Brian G. Peterson brian at braverock.com
Sun Feb 3 05:39:21 CET 2008


tom soyer wrote:
> Thanks Brian. Sorry about the reference being not clear. Here is my 2nd try:
>  
> Zivot: MFTSWS, 2003 edition. [1] page 212, equation 7.1, and [2] page 
> 216, equation 7.5
> Engle: Garch101, middle of page 160.
> Stoffer: you had it exactly right. page 286, equation 5.30 and 5.44.

I don't have the Engle reference handy, so my comments should be 
construed as mostly from Zivot and Wang, and Shumway and Stoffer.  The 
Engle notations appear to be equivalent, with a possible additional 
term, as I said in my prior email.

> So my follow up question to you is why do "these models all appear 
> equivalent" to you?
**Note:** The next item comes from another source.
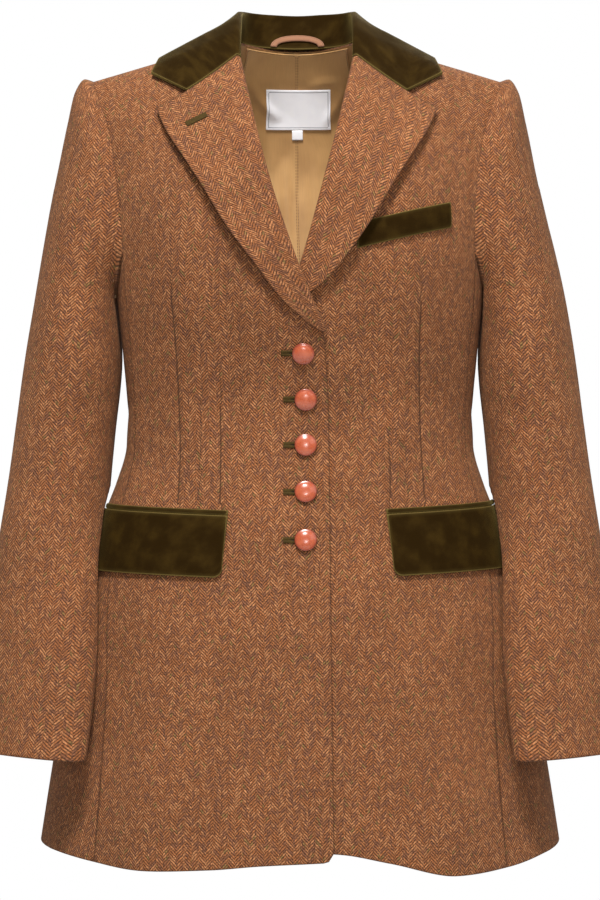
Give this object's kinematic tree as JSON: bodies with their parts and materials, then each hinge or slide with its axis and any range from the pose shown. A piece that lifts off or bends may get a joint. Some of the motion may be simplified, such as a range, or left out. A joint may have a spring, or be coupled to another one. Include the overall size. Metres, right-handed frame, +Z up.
{
  "type": "frock coat",
  "caption": "Fitted, flared single-breasted coat with long sleeves, turned-back lapels, a velvet collar, flap pockets and domed buttons, hollow as if worn.",
  "frame": {"origin": "the middle of the shoulder line, where a wearer's neck and shoulders carry the coat", "axes": "+Z up, -Y the way the front faces, +X towards the wearer's left; in metres"},
  "size_m": [0.6204, 0.3293, 0.807],
  "materials": {
    "tweed": "rust and brown herringbone wool tweed",
    "velvet": "dark olive cotton velvet",
    "lining_satin": "bronze satin",
    "button_coral": "coral domed buttons with a soft shine",
    "binding": "olive satin binding",
    "label_white": "white woven tape",
    "loop_brown": "brown folded tape"
  },
  "bodies": {
    "root": {"breast_welt": "velvet", "collar": "velvet", "front_button_1": "button_coral", "front_button_2": "button_coral", "front_button_3": "button_coral", "front_button_4": "button_coral", "front_button_5": "button_coral", "front_buttonhole_1": "binding", "front_buttonhole_2": "binding", "front_buttonhole_3": "binding", "front_buttonhole_4": "binding", "front_buttonhole_5": "binding", "hanger_loop": "loop_brown", "label": "label_white", "lapel_buttonhole": "binding", "left_back": "tweed", "left_back_lining": "lining_satin", "left_cuff_button_1": "button_coral", "left_cuff_button_2": "button_coral", "left_cuff_button_3": "button_coral", "left_cuff_buttonhole_1": "binding", "left_cuff_buttonhole_2": "binding", "left_cuff_buttonhole_3": "binding", "left_flap": "velvet", "left_front": "tweed", "left_jetting": "velvet", "left_lapel": "tweed", "left_side": "tweed", "left_under_sleeve": "tweed", "left_upper_sleeve": "tweed", "right_back": "tweed", "right_back_lining": "lining_satin", "right_cuff_button_1": "button_coral", "right_cuff_button_2": "button_coral", "right_cuff_button_3": "button_coral", "right_cuff_buttonhole_1": "binding", "right_cuff_buttonhole_2": "binding", "right_cuff_buttonhole_3": "binding", "right_flap": "velvet", "right_front": "tweed", "right_jetting": "velvet", "right_lapel": "tweed", "right_side": "tweed", "right_under_sleeve": "tweed", "right_upper_sleeve": "tweed", "size_tab": "label_white"}
  },
  "joints": []
}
Take equation [6] for example, it says to me that 
> one could model the variance part of the process using garch and only 
> garch. If these notations were all the same, then garch alone should 
> also be able to model [2], right? But it seems to me that that's not the 
> case, i.e., arma + garch is needed to model [2]. Do you know what I 
> mean? Does that make sense?

Eq's [1],[3],[5] in your list all refer to an AR(1) model for the 
returns, of the variance modified by a white-noise parameter.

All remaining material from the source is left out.